§ Aim of the exercise
Write out the whole listing exactly as it stands.

§ Dataset extract
______

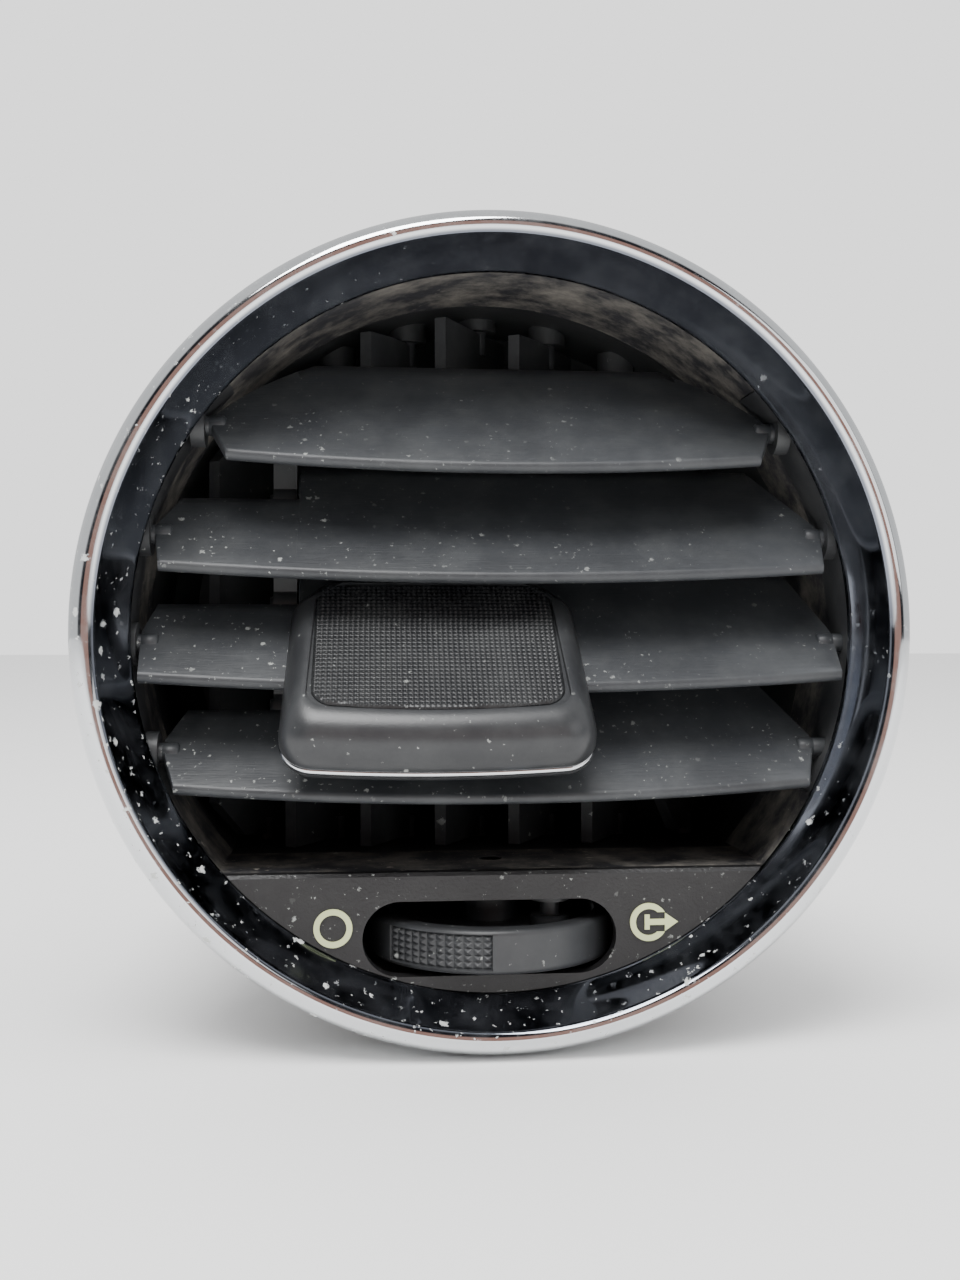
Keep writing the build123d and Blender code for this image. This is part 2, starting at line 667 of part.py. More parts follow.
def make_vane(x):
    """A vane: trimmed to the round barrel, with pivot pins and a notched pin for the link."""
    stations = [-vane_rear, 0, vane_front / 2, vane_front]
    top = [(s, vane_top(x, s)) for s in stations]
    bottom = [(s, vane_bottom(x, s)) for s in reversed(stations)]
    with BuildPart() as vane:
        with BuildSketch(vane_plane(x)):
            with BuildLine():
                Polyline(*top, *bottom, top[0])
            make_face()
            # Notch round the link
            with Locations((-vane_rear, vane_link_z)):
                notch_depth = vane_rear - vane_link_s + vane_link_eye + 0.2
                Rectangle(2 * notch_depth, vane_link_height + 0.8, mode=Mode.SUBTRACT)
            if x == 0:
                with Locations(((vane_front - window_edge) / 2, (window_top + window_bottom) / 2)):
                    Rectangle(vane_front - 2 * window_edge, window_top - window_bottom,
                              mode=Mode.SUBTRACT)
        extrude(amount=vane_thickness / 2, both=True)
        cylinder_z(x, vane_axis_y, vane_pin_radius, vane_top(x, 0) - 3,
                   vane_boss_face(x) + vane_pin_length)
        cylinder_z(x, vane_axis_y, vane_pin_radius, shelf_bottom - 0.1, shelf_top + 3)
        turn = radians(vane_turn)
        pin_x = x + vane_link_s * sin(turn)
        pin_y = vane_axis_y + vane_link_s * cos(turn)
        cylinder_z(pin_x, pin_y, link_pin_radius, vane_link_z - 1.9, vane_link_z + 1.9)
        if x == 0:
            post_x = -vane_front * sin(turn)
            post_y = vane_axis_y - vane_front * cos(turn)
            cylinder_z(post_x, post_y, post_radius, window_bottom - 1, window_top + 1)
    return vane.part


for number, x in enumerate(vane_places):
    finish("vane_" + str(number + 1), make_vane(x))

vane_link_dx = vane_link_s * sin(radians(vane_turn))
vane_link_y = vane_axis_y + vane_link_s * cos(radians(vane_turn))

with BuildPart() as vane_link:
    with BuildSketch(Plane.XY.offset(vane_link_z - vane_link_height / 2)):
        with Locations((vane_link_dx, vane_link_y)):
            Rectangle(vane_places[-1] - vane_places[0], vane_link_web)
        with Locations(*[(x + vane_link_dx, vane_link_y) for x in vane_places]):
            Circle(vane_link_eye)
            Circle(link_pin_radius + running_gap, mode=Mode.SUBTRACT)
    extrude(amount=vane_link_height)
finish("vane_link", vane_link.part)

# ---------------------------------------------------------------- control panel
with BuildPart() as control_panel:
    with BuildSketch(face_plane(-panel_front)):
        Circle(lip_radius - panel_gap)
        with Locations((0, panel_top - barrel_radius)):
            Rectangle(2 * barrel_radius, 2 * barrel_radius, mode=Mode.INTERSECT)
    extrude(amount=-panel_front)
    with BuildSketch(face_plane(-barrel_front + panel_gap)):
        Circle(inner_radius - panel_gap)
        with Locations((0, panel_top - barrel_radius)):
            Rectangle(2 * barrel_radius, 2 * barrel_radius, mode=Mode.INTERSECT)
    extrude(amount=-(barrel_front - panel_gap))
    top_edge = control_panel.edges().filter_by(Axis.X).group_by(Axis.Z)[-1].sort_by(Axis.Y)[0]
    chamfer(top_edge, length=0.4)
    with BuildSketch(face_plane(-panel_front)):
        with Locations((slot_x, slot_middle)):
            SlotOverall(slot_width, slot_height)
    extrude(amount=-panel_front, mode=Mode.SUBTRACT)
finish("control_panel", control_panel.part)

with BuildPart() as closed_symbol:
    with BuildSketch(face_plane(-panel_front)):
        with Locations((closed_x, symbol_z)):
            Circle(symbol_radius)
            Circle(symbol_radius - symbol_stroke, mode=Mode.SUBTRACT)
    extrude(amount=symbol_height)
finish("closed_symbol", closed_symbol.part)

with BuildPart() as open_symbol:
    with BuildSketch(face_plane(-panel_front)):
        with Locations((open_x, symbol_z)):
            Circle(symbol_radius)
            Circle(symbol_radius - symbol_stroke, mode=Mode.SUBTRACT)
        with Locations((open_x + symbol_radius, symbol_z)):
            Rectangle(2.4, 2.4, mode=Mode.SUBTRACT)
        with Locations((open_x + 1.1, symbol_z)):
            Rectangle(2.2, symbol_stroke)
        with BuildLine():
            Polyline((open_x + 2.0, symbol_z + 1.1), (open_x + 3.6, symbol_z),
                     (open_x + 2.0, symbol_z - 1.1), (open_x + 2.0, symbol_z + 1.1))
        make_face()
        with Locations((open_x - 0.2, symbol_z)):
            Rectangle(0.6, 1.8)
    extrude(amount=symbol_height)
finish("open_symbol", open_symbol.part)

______

§ Answer to this exercise
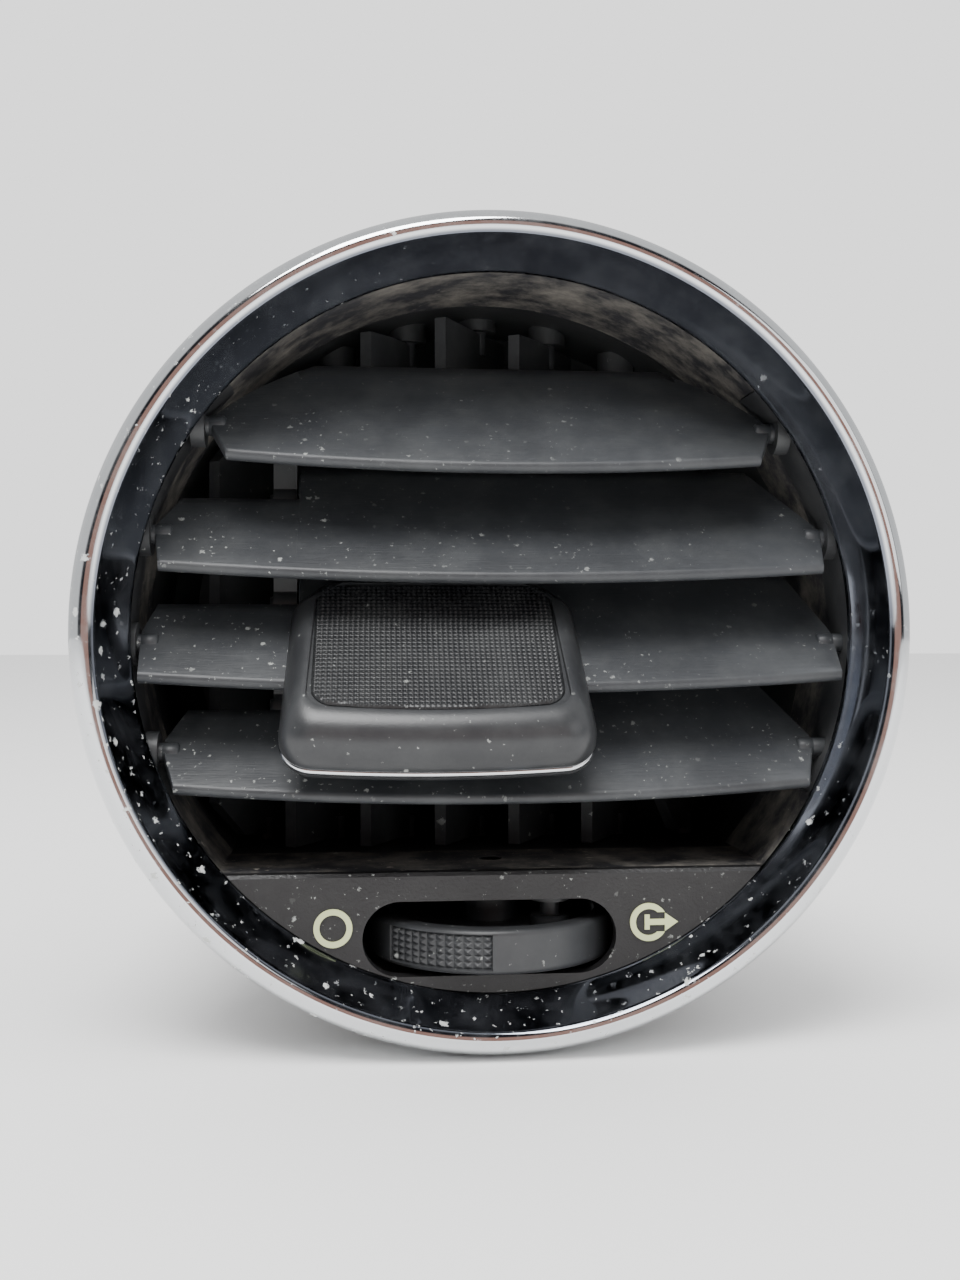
Keep writing the build123d and Blender code for this image. This is part 2, starting at line 667 of part.py. More parts follow.
def make_vane(x):
    """A vane: trimmed to the round barrel, with pivot pins and a notched pin for the link."""
    stations = [-vane_rear, 0, vane_front / 2, vane_front]
    top = [(s, vane_top(x, s)) for s in stations]
    bottom = [(s, vane_bottom(x, s)) for s in reversed(stations)]
    with BuildPart() as vane:
        with BuildSketch(vane_plane(x)):
            with BuildLine():
                Polyline(*top, *bottom, top[0])
            make_face()
            # Notch round the link
            with Locations((-vane_rear, vane_link_z)):
                notch_depth = vane_rear - vane_link_s + vane_link_eye + 0.2
                Rectangle(2 * notch_depth, vane_link_height + 0.8, mode=Mode.SUBTRACT)
            if x == 0:
                with Locations(((vane_front - window_edge) / 2, (window_top + window_bottom) / 2)):
                    Rectangle(vane_front - 2 * window_edge, window_top - window_bottom,
                              mode=Mode.SUBTRACT)
        extrude(amount=vane_thickness / 2, both=True)
        cylinder_z(x, vane_axis_y, vane_pin_radius, vane_top(x, 0) - 3,
                   vane_boss_face(x) + vane_pin_length)
        cylinder_z(x, vane_axis_y, vane_pin_radius, shelf_bottom - 0.1, shelf_top + 3)
        turn = radians(vane_turn)
        pin_x = x + vane_link_s * sin(turn)
        pin_y = vane_axis_y + vane_link_s * cos(turn)
        cylinder_z(pin_x, pin_y, link_pin_radius, vane_link_z - 1.9, vane_link_z + 1.9)
        if x == 0:
            post_x = -vane_front * sin(turn)
            post_y = vane_axis_y - vane_front * cos(turn)
            cylinder_z(post_x, post_y, post_radius, window_bottom - 1, window_top + 1)
    return vane.part


for number, x in enumerate(vane_places):
    finish("vane_" + str(number + 1), make_vane(x))

vane_link_dx = vane_link_s * sin(radians(vane_turn))
vane_link_y = vane_axis_y + vane_link_s * cos(radians(vane_turn))

with BuildPart() as vane_link:
    with BuildSketch(Plane.XY.offset(vane_link_z - vane_link_height / 2)):
        with Locations((vane_link_dx, vane_link_y)):
            Rectangle(vane_places[-1] - vane_places[0], vane_link_web)
        with Locations(*[(x + vane_link_dx, vane_link_y) for x in vane_places]):
            Circle(vane_link_eye)
            Circle(link_pin_radius + running_gap, mode=Mode.SUBTRACT)
    extrude(amount=vane_link_height)
finish("vane_link", vane_link.part)

# ---------------------------------------------------------------- control panel
with BuildPart() as control_panel:
    with BuildSketch(face_plane(-panel_front)):
        Circle(lip_radius - panel_gap)
        with Locations((0, panel_top - barrel_radius)):
            Rectangle(2 * barrel_radius, 2 * barrel_radius, mode=Mode.INTERSECT)
    extrude(amount=-panel_front)
    with BuildSketch(face_plane(-barrel_front + panel_gap)):
        Circle(inner_radius - panel_gap)
        with Locations((0, panel_top - barrel_radius)):
            Rectangle(2 * barrel_radius, 2 * barrel_radius, mode=Mode.INTERSECT)
    extrude(amount=-(barrel_front - panel_gap))
    top_edge = control_panel.edges().filter_by(Axis.X).group_by(Axis.Z)[-1].sort_by(Axis.Y)[0]
    chamfer(top_edge, length=0.4)
    with BuildSketch(face_plane(-panel_front)):
        with Locations((slot_x, slot_middle)):
            SlotOverall(slot_width, slot_height)
    extrude(amount=-panel_front, mode=Mode.SUBTRACT)
finish("control_panel", control_panel.part)

with BuildPart() as closed_symbol:
    with BuildSketch(face_plane(-panel_front)):
        with Locations((closed_x, symbol_z)):
            Circle(symbol_radius)
            Circle(symbol_radius - symbol_stroke, mode=Mode.SUBTRACT)
    extrude(amount=symbol_height)
finish("closed_symbol", closed_symbol.part)

with BuildPart() as open_symbol:
    with BuildSketch(face_plane(-panel_front)):
        with Locations((open_x, symbol_z)):
            Circle(symbol_radius)
            Circle(symbol_radius - symbol_stroke, mode=Mode.SUBTRACT)
        with Locations((open_x + symbol_radius, symbol_z)):
            Rectangle(2.4, 2.4, mode=Mode.SUBTRACT)
        with Locations((open_x + 1.1, symbol_z)):
            Rectangle(2.2, symbol_stroke)
        with BuildLine():
            Polyline((open_x + 2.0, symbol_z + 1.1), (open_x + 3.6, symbol_z),
                     (open_x + 2.0, symbol_z - 1.1), (open_x + 2.0, symbol_z + 1.1))
        make_face()
        with Locations((open_x - 0.2, symbol_z)):
            Rectangle(0.6, 1.8)
    extrude(amount=symbol_height)
finish("open_symbol", open_symbol.part)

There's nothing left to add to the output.